- **INPUT DATA**
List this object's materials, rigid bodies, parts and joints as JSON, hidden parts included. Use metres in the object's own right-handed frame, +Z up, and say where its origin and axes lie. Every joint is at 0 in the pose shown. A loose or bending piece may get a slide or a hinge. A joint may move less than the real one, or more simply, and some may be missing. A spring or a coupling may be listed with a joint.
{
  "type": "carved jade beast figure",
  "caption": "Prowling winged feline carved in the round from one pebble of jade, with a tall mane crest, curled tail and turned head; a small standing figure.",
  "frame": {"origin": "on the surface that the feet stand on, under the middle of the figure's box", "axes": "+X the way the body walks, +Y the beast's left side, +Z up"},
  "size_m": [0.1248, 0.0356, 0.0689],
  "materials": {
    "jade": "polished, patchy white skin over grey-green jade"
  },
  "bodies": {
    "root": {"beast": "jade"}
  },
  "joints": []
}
==
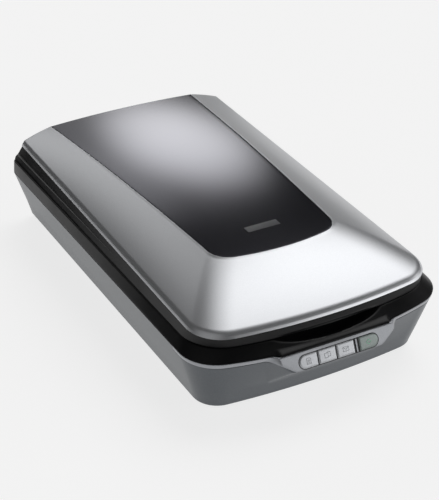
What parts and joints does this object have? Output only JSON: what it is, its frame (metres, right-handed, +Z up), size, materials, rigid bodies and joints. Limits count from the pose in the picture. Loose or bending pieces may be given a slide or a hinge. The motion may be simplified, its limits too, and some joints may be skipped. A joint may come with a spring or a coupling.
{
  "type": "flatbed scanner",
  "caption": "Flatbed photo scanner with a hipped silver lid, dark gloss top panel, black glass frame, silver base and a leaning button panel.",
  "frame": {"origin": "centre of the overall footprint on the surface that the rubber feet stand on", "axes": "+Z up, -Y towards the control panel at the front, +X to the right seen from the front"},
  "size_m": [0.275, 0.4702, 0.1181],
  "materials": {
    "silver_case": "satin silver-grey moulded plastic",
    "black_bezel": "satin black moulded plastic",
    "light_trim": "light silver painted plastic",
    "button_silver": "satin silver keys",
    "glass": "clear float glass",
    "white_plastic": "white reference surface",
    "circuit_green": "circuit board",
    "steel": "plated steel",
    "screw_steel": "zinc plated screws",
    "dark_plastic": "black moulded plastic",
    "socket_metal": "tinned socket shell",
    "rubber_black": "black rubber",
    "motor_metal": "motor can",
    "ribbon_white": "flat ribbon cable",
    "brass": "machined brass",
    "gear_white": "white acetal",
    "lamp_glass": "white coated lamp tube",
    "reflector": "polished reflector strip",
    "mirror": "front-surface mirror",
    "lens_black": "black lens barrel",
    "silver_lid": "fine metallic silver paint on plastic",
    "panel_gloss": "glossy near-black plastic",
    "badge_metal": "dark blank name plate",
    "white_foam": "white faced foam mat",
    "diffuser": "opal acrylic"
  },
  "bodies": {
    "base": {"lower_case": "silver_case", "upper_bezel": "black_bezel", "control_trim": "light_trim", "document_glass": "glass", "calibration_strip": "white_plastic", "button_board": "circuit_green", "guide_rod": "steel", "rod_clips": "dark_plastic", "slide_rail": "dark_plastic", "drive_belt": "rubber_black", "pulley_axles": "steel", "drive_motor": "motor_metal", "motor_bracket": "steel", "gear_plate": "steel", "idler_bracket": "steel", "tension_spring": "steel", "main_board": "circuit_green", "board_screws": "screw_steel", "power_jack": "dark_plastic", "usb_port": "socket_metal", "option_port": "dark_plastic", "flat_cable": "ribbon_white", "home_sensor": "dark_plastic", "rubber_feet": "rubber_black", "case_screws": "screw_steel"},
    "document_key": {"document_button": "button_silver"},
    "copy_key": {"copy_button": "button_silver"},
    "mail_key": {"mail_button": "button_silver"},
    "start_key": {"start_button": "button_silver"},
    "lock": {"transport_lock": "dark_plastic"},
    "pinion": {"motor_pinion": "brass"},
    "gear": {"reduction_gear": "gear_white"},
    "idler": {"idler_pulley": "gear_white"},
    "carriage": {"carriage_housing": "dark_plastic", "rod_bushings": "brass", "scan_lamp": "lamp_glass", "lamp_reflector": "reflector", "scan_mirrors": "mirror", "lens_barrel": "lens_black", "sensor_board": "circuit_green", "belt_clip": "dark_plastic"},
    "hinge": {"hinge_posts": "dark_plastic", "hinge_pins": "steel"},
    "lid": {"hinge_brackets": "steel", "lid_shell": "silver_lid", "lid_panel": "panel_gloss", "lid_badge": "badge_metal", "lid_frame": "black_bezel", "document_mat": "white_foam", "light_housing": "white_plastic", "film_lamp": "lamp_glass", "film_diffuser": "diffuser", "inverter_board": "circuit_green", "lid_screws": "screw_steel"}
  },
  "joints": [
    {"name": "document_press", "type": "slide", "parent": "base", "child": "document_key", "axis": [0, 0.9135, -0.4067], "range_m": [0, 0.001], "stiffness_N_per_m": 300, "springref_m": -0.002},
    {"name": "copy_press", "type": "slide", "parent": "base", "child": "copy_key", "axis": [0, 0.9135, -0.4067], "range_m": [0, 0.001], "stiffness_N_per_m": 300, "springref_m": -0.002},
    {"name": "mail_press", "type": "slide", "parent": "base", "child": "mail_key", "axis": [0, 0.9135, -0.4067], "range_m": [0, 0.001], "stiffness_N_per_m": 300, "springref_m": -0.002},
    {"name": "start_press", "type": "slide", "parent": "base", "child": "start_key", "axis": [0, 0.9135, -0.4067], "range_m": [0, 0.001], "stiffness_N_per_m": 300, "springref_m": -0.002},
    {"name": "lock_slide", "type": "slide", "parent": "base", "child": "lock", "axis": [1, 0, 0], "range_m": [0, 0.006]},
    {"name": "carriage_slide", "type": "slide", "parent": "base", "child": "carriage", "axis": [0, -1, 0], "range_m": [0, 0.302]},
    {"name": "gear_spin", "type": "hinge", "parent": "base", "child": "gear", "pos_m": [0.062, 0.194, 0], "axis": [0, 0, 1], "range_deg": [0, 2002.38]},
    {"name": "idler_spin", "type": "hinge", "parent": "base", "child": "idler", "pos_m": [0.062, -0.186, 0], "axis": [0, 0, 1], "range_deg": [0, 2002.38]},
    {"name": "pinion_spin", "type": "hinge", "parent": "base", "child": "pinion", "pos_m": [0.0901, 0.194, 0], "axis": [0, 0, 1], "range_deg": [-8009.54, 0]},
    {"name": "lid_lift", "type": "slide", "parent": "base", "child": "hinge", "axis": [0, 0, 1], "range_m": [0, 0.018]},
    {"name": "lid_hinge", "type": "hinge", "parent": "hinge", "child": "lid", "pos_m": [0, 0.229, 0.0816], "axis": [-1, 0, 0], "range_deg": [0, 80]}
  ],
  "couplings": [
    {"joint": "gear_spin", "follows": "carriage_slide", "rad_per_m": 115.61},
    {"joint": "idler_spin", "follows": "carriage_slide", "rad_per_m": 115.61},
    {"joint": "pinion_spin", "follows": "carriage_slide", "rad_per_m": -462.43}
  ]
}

- **YOUR TASK**
How many lines of the listing include the string "materials"? Answer with the number alone.

- **RESULT OF THE TASK**
4